Chocolat (2016) de Roshdy Zem

par Selenie  -  4 Février 2016, 09:44  -  #Critiques de films

Voilà un biopic qui a le mérite de nous rappeler qu'une des premières vedettes du cirque en France était noire, connue sous le pseudo de Chocolat, de son vrai nom Rapahel Padilla... Ce film est d'abord une idée du producteur Nicolas Altmayer qui a attendu qu'une star française noire soit assez connue (Omar Sy donc) pour porter le film.
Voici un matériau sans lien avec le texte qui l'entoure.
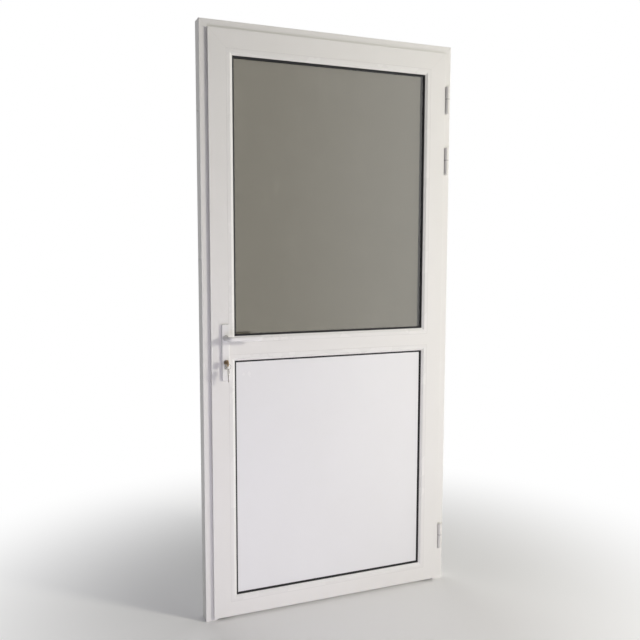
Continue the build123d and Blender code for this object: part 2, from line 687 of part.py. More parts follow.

Le projet est alors proposé à l'acteur Roshdy Zem qui est aussi, rappelons-le, réalisateur de déjà trois longs métrages avec "Mauvaise Foi" (2006), "Omar m'a tuer" (2010) et "Bodybuilder" (2013). Ce dernier a accepté mais a repris le scénario (d'abord écrit par Cyril Gély d'après le livre de Gérard Noiriel "Chocolat, clown nègre : l'histoire oubliée du premier artiste noir de la scène française") avec Olivier Gorce, avec lequel il avait déjà travaillé sur "Omar m'a tuer"... Au début le projet était de reprendre l'aventure du duo Footit/Chocolat mais le film se focalise (évidemment serait-on tenté de dire) sur le personnage de Chocolat, même si Roshdy Zem dit avoir voulu se baser essentiellement sur le lien entre les deux artistes. Omar Sy incarne donc Chocolat, ancien esclave devenu artiste de cirque, tandis que Footit est interprété par James Thierrée, peu connu du grand public et pourtant, petit-fils de Charles Chaplin et fils d'un patron de cirque. On l'a déjà vu dans "Liberté" (2008) de Tony Gatlif et "Mes séances de lutte" (2013) de Jacques Doillon. Omar Sy est donc entre de bonnes mains. Thierrée a eu aussi la responsabilité des chorégraphies artistiques. Le duo fonctionne à merveille et on ne peut qu'acquiescer devant le choix des acteurs, sinon qui d'autres ?!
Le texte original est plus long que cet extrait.